Add the trotters, the chicken, the ham, the smoked meats, the puffed pig skin and the two vegetables, in that order, to one of the pans, letting everything cook in the mixture of the two broths.

Serve it all very hot, in a deep tureen, with sauce, accompanied by cooked rice without salt. (If there is a large quantity with leftovers, it is best to separate the vegetables because they ferment and let the rest cool before putting it in the fridge.

Add cabbage (or spinach) or steamed Chinese sausages again every time you reheat a portion of the stew. Reheat on low heat to avoid burning.

Tacho from Alberto Carlos “Acaio” d’Assumpção

1 chicken
2lb 3 oz | 1kg pork ribs
2lb 3 oz | 1kg beef
7 oz | 200g Chinese smoked bacon (lap yôk)
1 smoked duck leg (lap ap pei)
4 Chinese smoked sausage (lap cheong)
10 pieces of puffed pig skin (pele)
3½ oz | 100g Chinese mushrooms (tong ku)

1¾ oz | 50g desiccated black cloud ear fungus (orelha de rato)

1¾ oz | 50g desiccated black cloud ear fungus (orelha de rato)


1 cabbage (common or drum-head cabbage)
½ Swiss chard (silver beet)
7 oz | 200g mung bean thread vermicelli (fan si)
turnip leaves
3 onions
salt and black pepper to taste
lard as required

Soak the mushrooms, vermicelli, black fungus and pig skin in water for at least 1 hour.
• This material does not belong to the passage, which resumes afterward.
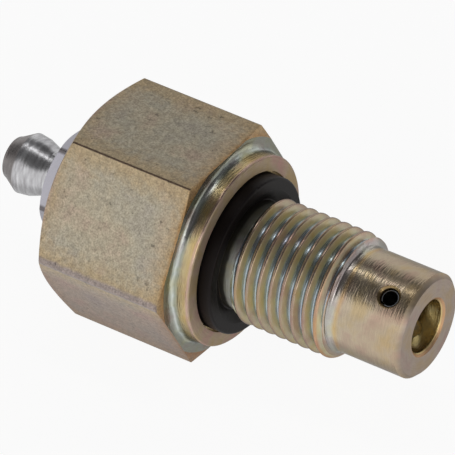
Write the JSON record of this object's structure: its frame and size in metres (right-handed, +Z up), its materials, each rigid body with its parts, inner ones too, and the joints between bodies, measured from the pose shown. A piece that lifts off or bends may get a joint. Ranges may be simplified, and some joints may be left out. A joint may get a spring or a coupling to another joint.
{
  "type": "non-return valve",
  "caption": "Screw-in non-return valve for grease: hex body with threaded, bored nose, face seal, spring-loaded check ball, cross pin and grease nipple at the back.",
  "frame": {"origin": "centre of the sealing face of the collar, on the valve's axis", "axes": "+X along the valve's axis towards the threaded nose, +Z up with one hex flat facing down, +Y to the left when looking along +X"},
  "size_m": [0.0497, 0.0254, 0.022],
  "materials": {
    "chromated_steel": "yellow chromated zinc, satin, as turned",
    "bright_zinc_steel": "bright zinc, satin, as turned",
    "seal_rubber": "moulded, matt",
    "spring_steel": "drawn and rolled, bright",
    "ball_steel": "ground and polished"
  },
  "bodies": {
    "housing": {"valve_body": "chromated_steel", "face_seal": "seal_rubber", "retaining_pin": "spring_steel", "nipple_body": "bright_zinc_steel", "check_spring": "spring_steel", "nipple_spring": "spring_steel"},
    "check_ball": {"check_ball": "ball_steel"},
    "nipple_ball": {"nipple_ball": "ball_steel"}
  },
  "joints": [
    {"name": "check_ball_slide", "type": "slide", "parent": "housing", "child": "check_ball", "axis": [1, 0, 0], "range_m": [0, 0.0015], "stiffness_N_per_m": 300, "springref_m": -0.001, "deforming": ["check_spring"]},
    {"name": "nipple_ball_slide", "type": "slide", "parent": "housing", "child": "nipple_ball", "axis": [1, 0, 0], "range_m": [0, 0.0012], "stiffness_N_per_m": 200, "springref_m": -0.001, "deforming": ["nipple_spring"]}
  ]
}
Chop onions finely and stir-fry until transparent.

Cut the beef and pork ribs in small cubes and add to the onions.

Pour about 1 litre of boiling water and simmer for 20 minutes.

Add chicken (cut in pieces) and let boil for another 15 minutes.

Add the remaining ingredients and simmer for another 30 minutes.

Serve with plain boiled rice and a sauce made of balichão, lemon and thinly sliced onions as side dishes.

CHAU CHAU DE PELE

We have not yet tested this recipe. It is recorded here to allow experimentation and verification.

1 chicken (2 lb | 900g), cut into rather large pieces
2 strips of Chinese roast pork lap yôk
3 chouriço sutate
1 large ham hock
1 large pig trotter, cut across in 1″ chunks
½ lb | 220g) beef, cut in ¾” cubes
1 lb (450g) corned beef
4 nervos de vaca
½ lb | 225g pele torado
2 large cabbages cut in large pieces and washed well
20 Chinese dried mushrooms

10 Inhame chicoo

1 dsp lard
salt and pepper to taste

Prepare beforehand the nervo by boiling in 3 cups of water for about 5-6 hours until quite tender and the liquid is thick. Retain the liquid. Cut the nervo into 1½” lengths.

Boil the ham hock, pig trotter and corned beef until quite soft. Retain the water in which they were cooked. When cool cut the corn beef into ¾” cubes, cut the hock and trotters transversely into 1″ chunks.

Wash the dried mushrooms and soak them in a cup of boiling water. Discard the stems.(1)

Wash lap yôk well with hot water and cut into ½” pieces.

Scrape the skin off the inhame chicoo and cut into halves lengthwise.

Wash the pele torado well in hot water, then soak in boiling water till soft. Rinse 2 or 3 times and take off the boil. Cut them into 2″ squares.

Heat lard and fry the chicken, lap yôkchoriço sutate, pig’s trotter and beef together. When well fried (takes about 15 minutes) add enough of the liquids from cooking the hock and nervo to cover and simmer till half cooked, then add the ham hock, corned beef, inhame chicoo, mushrooms and nervo. Boil for 20 mins., then add the pele. After 10 mins. put in the cabbage and cook until tender enough to serve.

Slice the sausages neatly and serve over the dished up meat.(2)

(1)  Keep the water in which the mushrooms were soaked; it gives flavour to many dishes.

(2)  It is not mentioned, but obviously the sausages would have to be boiled at some stage.